Update 2: Trust is an interesting word. Do we think that any developers might attempt anything malicious? Nope. However, I'd bet that, with 30 projects building over the course of a year with developer-updated build scripts, there will be several instances of (1) accidental clobbering of filesystem areas outside of the project workspace, and (2) build corruptions that take a lot of time to figure out. Do we trust all our developers to not mess up? Nope. I don't trust myself to that level, that's for sure.

With respect to malicious code insertion, the real goal is to be able to eliminate the possibility from consideration if someone thinks that such a thing might have happened.

Also, with controls in place, developers can modify their own build scripts and test them without fear of catastrophe.

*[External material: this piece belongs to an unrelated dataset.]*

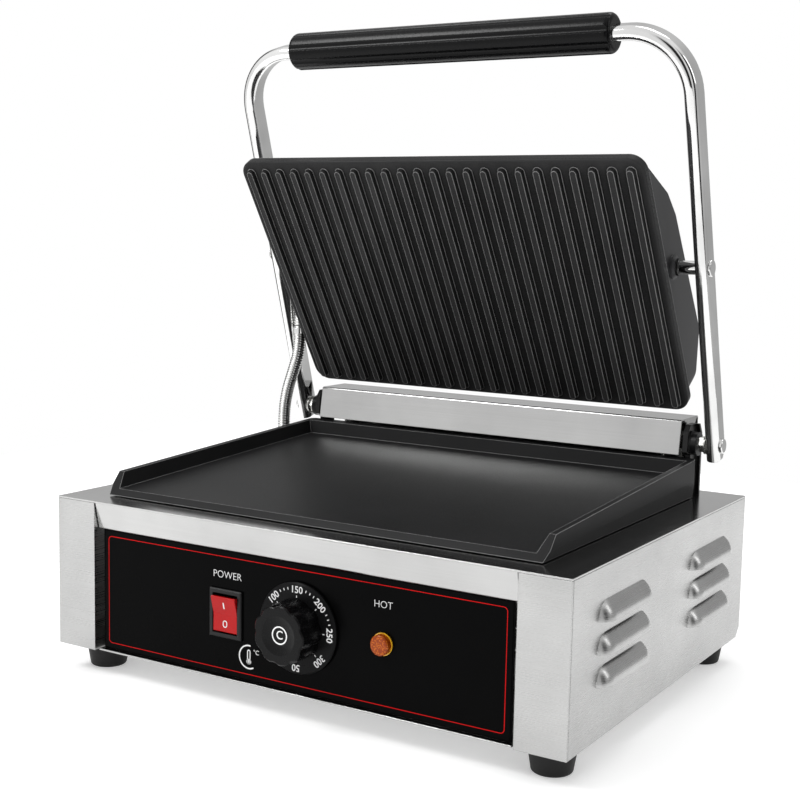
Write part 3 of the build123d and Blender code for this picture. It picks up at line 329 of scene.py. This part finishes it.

This will lead to more build "innovation" and higher levels of quality enforced by the build process (unit test execution, etc.)

A: 

How many projects will Hudson be building? Perhaps one Hudson instance would be too big, given the security concerns you are expressing. Have you considered distributing the Hudson instances out - one per team. This avoids the permission issue entirely.

Michael Donohue
Let's call it 30-ish. However, nobody's doing actual CI right now, so the actual build volume will be quite low. We would hate to force the number of build servers to scale linearly with the number of builds.
ShabbyDoo
@Shabby From what I've seen, people start with a single Hudson instance. Hudson has a nice feature where you can create views, to show groups of projects together. However, the views themselves start to crowd in, and after about 20 views are on your Hudson server, the UI doesn't look right. These issues are about to be solved, however.
Michael Donohue
+2  A: 

This may not be something you can change, but if you can't trust the developers then you have a larger problem then what they can or can not do to your build machine.

You could go about this a different way, if you can't trust what is going to be run, you may need a dedicated person(s) to act as build master to verify not only changes to your SCM, but also execute the builds.

Then you have a clear path of responsibilty for builds to not be modified after the build and to only come from that build system.

Another option is to firewall off outbound requests from the build machine to only allow certain resources like your SCM server, and your other operational network resources like e-mail, os updates etc.

This would prevent people from making requests in Ant to off the build system for resources not in source control.

When using Hudson you can setup a Master/Slave configuration and then not allow builds to be performed on the Master. If you configure the Slaves to be in a virtual machine, that can be easily snapshotted and restored, then you don't have to worry about a person messing up the build environment. If you apply a firewall to these Slaves, then it should solve your isolation needs.

Scott Markwell
+1  A: 

I suggest you have 1 Hudson master instance, which is an entry point for everyone to see/configure/build the projects. Then you can set up multiple Hudson slaves, which might very well be virtual machines or (not 100% sure if this is possible) simply unprivileged users on the same machine.

Once you have this set up, you can tie builds to specific nodes, which are not allowed - either by virtual machine boundaries or by Linux filesystem permissions - to modify other workspaces.